もし職場が書類だらけで、上司がいつも書類探しに苦労しているのであれば、

「座席レイアウトを変更して書類棚を置くスペースを作りましょう」

と提案したら、すんなりOKがもらえるかもしれません。

提案で実現できる状況に賛同できない

上司と部下で問題認識が同じだったとしても、提案を否決されることがあります。

「提案はいいんだけど詰めが甘いんじゃない?」

「詰めが甘い」って上司はよく言いますよね。私も言います笑

提案の切り口がよくても、

(やり方によってはもっとよい結果が期待できるのではないか?)

(入り口はよくても出口が違うんじゃないか?)

そう感じてしまった場合、かんたんには提案を認めることはできません。

解決策を説明する前に、理想の状態(実現したい状況)を上司と共有していなければ、承認はもらえません。

上司と理想の状態を共有するためには、日頃から上司としっかりコミュニケーションをして、上司の理想や考え方を理解しておく必要があります。

提案の実行によるリスクが不安

提案の内容もいい、実現したい理想の状態も上司と同じ、それでも提案を承認できないケース。

それが、

(新たに別の問題が生まれてしまうのではないか?)

という上司の懸念です。

部下よりもビジネス経験が豊富な上司は、これまでもイヤというほどそういう経験をしているのです。

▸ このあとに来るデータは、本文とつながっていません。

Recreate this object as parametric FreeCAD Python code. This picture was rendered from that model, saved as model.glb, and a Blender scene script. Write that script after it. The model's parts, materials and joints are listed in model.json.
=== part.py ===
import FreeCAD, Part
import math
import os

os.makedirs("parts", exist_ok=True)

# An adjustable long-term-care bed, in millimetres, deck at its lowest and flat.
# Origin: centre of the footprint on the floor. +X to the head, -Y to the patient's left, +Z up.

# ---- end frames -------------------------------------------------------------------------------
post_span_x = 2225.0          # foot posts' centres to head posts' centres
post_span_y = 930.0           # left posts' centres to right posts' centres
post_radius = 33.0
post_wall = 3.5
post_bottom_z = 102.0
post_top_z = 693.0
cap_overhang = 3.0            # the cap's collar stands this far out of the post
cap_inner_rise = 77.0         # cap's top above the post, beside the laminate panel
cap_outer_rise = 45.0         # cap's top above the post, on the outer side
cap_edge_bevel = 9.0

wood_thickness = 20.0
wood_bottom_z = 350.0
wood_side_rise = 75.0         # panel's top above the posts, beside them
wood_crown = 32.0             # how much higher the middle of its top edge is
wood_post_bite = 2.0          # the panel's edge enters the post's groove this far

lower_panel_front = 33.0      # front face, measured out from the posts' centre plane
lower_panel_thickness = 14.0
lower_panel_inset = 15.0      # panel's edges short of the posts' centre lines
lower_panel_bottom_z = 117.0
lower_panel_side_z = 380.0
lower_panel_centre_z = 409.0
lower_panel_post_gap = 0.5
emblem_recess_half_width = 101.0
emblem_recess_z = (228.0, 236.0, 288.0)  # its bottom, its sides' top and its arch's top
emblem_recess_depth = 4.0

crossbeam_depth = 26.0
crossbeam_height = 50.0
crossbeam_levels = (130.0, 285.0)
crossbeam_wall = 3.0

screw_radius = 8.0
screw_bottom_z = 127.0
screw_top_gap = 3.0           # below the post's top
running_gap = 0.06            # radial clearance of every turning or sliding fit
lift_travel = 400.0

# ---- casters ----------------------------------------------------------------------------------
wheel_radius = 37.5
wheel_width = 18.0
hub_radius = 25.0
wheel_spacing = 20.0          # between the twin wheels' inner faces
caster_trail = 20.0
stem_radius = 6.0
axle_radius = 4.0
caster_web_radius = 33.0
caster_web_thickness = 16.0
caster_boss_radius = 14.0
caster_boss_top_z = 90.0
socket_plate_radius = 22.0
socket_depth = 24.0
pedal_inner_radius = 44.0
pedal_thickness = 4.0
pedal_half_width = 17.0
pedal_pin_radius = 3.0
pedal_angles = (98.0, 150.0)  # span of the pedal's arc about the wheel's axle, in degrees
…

具体的にどんなリスクがあるのかは思い浮かばなくても、感覚的になんとなく、

(どこかに落とし穴があるんじゃないか・・・)

と不安がよぎります。

うまい話には裏がある、ってやつです。

上司に提案をする場合は、考えられる限りのリスクもセットで提案することは必須です。

いいことばかり言うセールスマンより、欠点やデメリットもしっかり説明してくれるセールスマンの方が信用できますよね。

提案そのものがわかりにくい

提案の内容や考え方がどんなにすばらしくても、それが上司に伝わらなければ意味がありません。

うまく伝えられなかったせいで承認してもらえないことほど、残念なことはありません。

上司も部下も不幸です。

 

実際に私も、単に数字が並べられただけのエクセル表で、何が言いたいのかさっぱりわからない提案書を見ることがあります。

「エクセル表じゃわからないからパワポでまとめてこい」

と指示したら、エクセル表をパワポにコピペしたものを持ってきたり・・・

頭のいい人であれば、数字の羅列から提案の内容を「想像」することができるかもしれませんが、細かい仕事の内容まで知らない上司が、部下ほど理解力があるとは限りません

 

また、虫眼鏡が要りそうなほど小さな文字がたくさん並んでいる提案書もあります。

その文字を一生懸命私に「朗読」してくれる部下。

「もう説明はいいよ、読んだ方が早い」

忙しいときや疲れているときなんかは、ちょっとイラっとさせられます。

 

子供でもわかるレベルの資料を目指すことが大切です。

そして、自分が伝えたいことだけではなく、相手が知りたいことにも配慮して資料はつくらなければなりません。

情熱を持って頑張ってつくった資料ほど、自分の努力を伝えたいという気持ちが強くなり、相手が知りたいことよりも自分が伝えたいことばかりの資料になりがちです。

そんな部下の気持ちは重々理解していますが、努力を上司に認めてもらいたいのであれば、文字の量や数字の細かさ以外にも方法はあります。

多少内容が薄くても、文字の装飾やフォントを工夫するだけでも心意気は上司に伝わります。

提案内容がどうこう以前に、美しくシンプルな提案資料にすることは重要です。

まとめ

提案をまとめ上げて承認を得る、ということは、むずかしい仕事ですが達成感も大きく、ビジネスの醍醐味とも言えます。

でも否決されたからといって、かんたんにヘコまないでください。

私が提案を否決する5つの理由。

 提案の内容が現実的ではない
 なぜその提案が必要なのかわからない
 提案で実現できる状況に賛同できない
 提案の実行によるリスクが不安
 提案そのものがわかりにくい

この5つの視点で、もう一度提案内容をチェックしてみてください。

また、これから提案をしようと考えているなら、ぜひとも資料作成にご活用ください。

そんなあなたを心から応援しています。